> The task
Will you repeat only the lines beginning at the one that mentions "before = set(bpy.data.objects)" and ending at the one that mentions "mm, neck top", both of them included, exactly?

> Data excerpt
▬▬▬▬▬▬

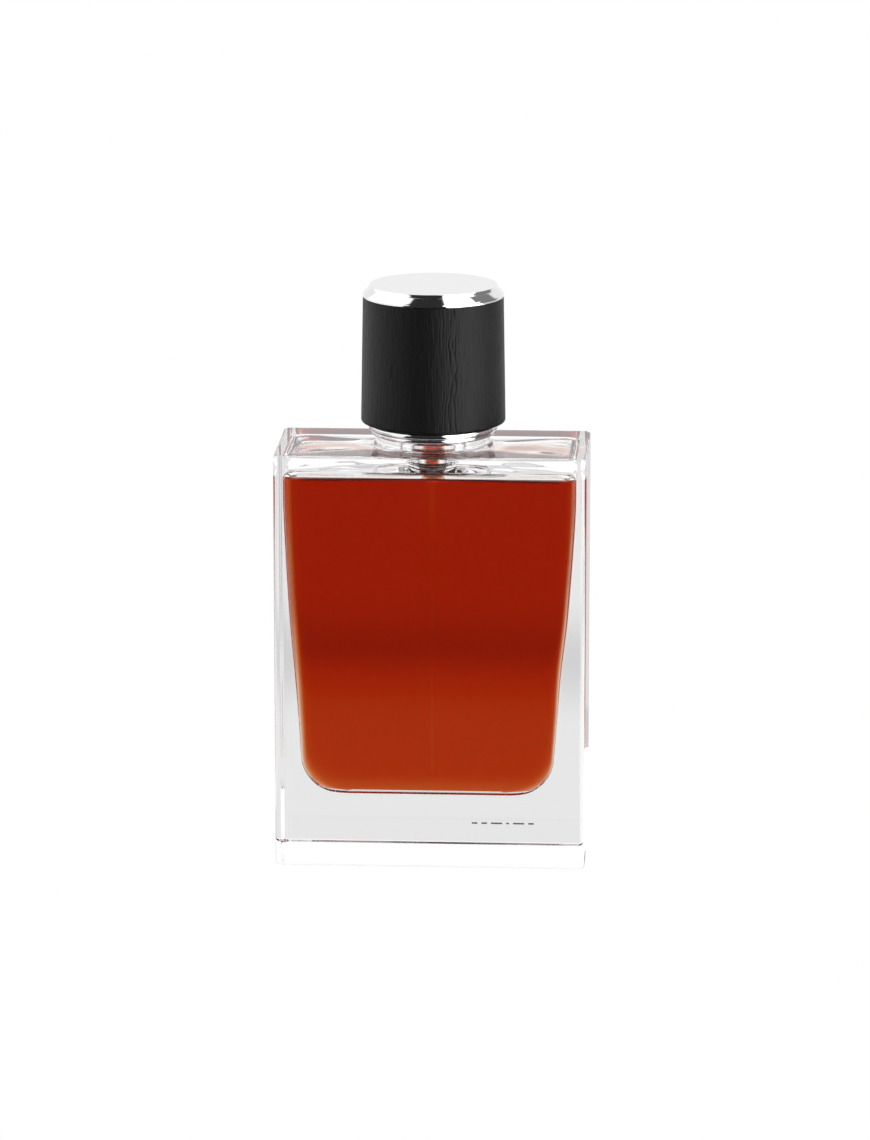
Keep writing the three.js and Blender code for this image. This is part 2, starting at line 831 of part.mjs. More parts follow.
const cap = new THREE.Group().add(
  part("cap_liner", capLinerGeometry(), blackPlastic),
  part("cap_sleeve", capSleeveGeometry(), blackWoodgrain),
  part("cap_top_plate", capPlateGeometry(), chrome),
);

const bottle = new THREE.Group().add(
  part("glass_bottle", bottleGeometry(), clearGlass),
  part("liquid", liquidGeometry(), amberLiquid),
  pump,
  sprayHead,
  collar,
  cap,
);

export default bottle;
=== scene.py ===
# %% [markdown]
# # A pump-spray aftershave bottle
# The bottle is a thick block of clear glass with an amber liquid inside, a crimped spray pump, a chromed
# collar and a round cap of black-stained wood with a chromed top. The CAD model of the same bottle gives
# every place and size. This file makes the fine, visible pieces round it, one cell at a time.

# %% Load the frame
import json
import math

import bmesh
import bpy
from mathutils import Matrix, Vector, noise


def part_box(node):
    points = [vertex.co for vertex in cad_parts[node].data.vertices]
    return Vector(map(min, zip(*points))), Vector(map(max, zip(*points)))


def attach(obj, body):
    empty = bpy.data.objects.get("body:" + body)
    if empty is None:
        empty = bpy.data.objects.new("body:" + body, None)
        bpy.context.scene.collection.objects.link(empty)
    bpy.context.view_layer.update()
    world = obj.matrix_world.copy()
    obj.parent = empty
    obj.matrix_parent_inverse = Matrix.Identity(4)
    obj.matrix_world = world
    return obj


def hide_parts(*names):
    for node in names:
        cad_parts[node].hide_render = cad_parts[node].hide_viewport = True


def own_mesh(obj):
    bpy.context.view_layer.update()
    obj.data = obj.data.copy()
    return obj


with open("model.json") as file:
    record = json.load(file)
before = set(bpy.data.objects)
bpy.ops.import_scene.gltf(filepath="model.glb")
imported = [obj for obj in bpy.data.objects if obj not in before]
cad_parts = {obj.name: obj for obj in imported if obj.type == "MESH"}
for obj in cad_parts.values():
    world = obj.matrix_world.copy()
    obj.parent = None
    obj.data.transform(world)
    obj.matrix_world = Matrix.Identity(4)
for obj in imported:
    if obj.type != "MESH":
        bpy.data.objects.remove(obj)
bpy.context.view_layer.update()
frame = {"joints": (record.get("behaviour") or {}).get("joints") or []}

# %% [markdown]
# Sizes are in metres. Small sizes read better in millimetres, so `MM` turns one into the other. A turned
# node's box says all about where it is: its radius, its foot and its top.

# %% Units and places
MM = 0.001


def turned_size(node):
    """Radius, bottom and top of a CAD node that is round about the Z axis."""
    low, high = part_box(node)
    return high.x, low.z, high.z


glass_low, glass_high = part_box("glass_bottle")
body_width = glass_high.x - glass_low.x
body_depth = glass_high.y - glass_low.y
neck_top = glass_high.z
print(f"glass {body_width / MM:.1f} x {body_depth / MM:.1f} mm, neck top at {neck_top / MM:.1f} mm")

# %% [markdown]
# ## Shader maths
# A material is a small program. Written as nodes one by one it is hard to read, so a `Channel` wraps a
# node's output and lets ordinary arithmetic add the Math nodes. A `Recipe` adds every other node with one
# method, and plain numbers stay on the sockets.


# %% Channel and Recipe
class Channel:
    """The output of a shader node. Arithmetic on it adds Math nodes."""

    def __init__(self, recipe, socket):
        self.recipe = recipe
        self.socket = socket

    def math(self, operation, *others):
        settings = {"operation": operation}
        return self.recipe.node("ShaderNodeMath", settings, dict(enumerate((self, *others))))

    def __add__(self, other):
        return self.math("ADD", other)

    def __mul__(self, other):
        return self.math("MULTIPLY", other)

    def __sub__(self, other):
        return self.math("SUBTRACT", other)

    def __rsub__(self, other):
        return self.recipe.node("ShaderNodeMath", {"operation": "SUBTRACT"}, {0: other, 1: self})

    def __truediv__(self, other):
        return self.math("DIVIDE", other)

    def __pow__(self, other):
        return self.math("POWER", other)

    __radd__ = __add__
    __rmul__ = __mul__

    def step(self, low, high):
        """0 below low, 1 above high, and a smooth rise between them."""
        settings = {"interpolation_type": "SMOOTHSTEP"}
        inputs = {"Value": self, "From Min": low, "From Max": high}
        return self.recipe.node("ShaderNodeMapRange", settings, inputs)

    def band(self, low, high, edge):
        """1 between low and high, with soft edges."""
        return self.step(low - edge, low + edge) * (1 - self.step(high - edge, high + edge))


class Recipe:
    """Builds one node tree, for a material or for the world."""

    def __init__(self, tree):
        self.tree = tree
        tree.nodes.clear()

    def node(self, kind, settings=None, inputs=None, output=0):
        made = self.tree.nodes.new(kind)
        for name, value in (settings or {}).items():
            if name == "stops":
                self.set_stops(made.color_ramp, value)
            else:
                setattr(made, name, value)
        for name, value in (inputs or {}).items():
            self.feed(made.inputs[name], value)
        return Channel(self, made.outputs[output]) if made.outputs else made

    def feed(self, socket, value):
        if isinstance(value, Channel):
            self.tree.links.new(value.socket, socket)
        else:
            socket.default_value = value

    def set_stops(self, ramp, stops):
        while len(ramp.elements) < len(stops):
            ramp.elements.new(1.0)
        for element, (place, colour) in zip(ramp.elements, stops):
            element.position = place
            element.color = (*colour, 1.0)

    def mix(self, factor, first, second):
        """A colour between two colours."""
        inputs = {0: factor, 6: first, 7: second}
        return self.node("ShaderNodeMix", {"data_type": "RGBA"}, inputs, output=2)

    def place(self, scale=(1, 1, 1)):
        """Object coordinates, stretched by a scale."""
        here = self.node("ShaderNodeTexCoord", output="Object")
        return self.node("ShaderNodeMapping", {}, {"Vector": here, "Scale": scale})

    def noise(self, vector, scale, detail=2.0, roughness=0.5):
        inputs = {"Vector": vector, "Scale": scale, "Detail": detail, "Roughness": roughness}
        return self.node("ShaderNodeTexNoise", {}, inputs)

    def bump(self, height, distance, strength=1.0):
        inputs = {"Height": height, "Distance": distance, "Strength": strength}
        return self.node("ShaderNodeBump", {}, inputs)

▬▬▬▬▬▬

> Finished exercise
before = set(bpy.data.objects)
bpy.ops.import_scene.gltf(filepath="model.glb")
imported = [obj for obj in bpy.data.objects if obj not in before]
cad_parts = {obj.name: obj for obj in imported if obj.type == "MESH"}
for obj in cad_parts.values():
    world = obj.matrix_world.copy()
    obj.parent = None
    obj.data.transform(world)
    obj.matrix_world = Matrix.Identity(4)
for obj in imported:
    if obj.type != "MESH":
        bpy.data.objects.remove(obj)
bpy.context.view_layer.update()
frame = {"joints": (record.get("behaviour") or {}).get("joints") or []}

# %% [markdown]
# Sizes are in metres. Small sizes read better in millimetres, so `MM` turns one into the other. A turned
# node's box says all about where it is: its radius, its foot and its top.

# %% Units and places
MM = 0.001


def turned_size(node):
    """Radius, bottom and top of a CAD node that is round about the Z axis."""
    low, high = part_box(node)
    return high.x, low.z, high.z


glass_low, glass_high = part_box("glass_bottle")
body_width = glass_high.x - glass_low.x
body_depth = glass_high.y - glass_low.y
neck_top = glass_high.z
print(f"glass {body_width / MM:.1f} x {body_depth / MM:.1f} mm, neck top at {neck_top / MM:.1f} mm")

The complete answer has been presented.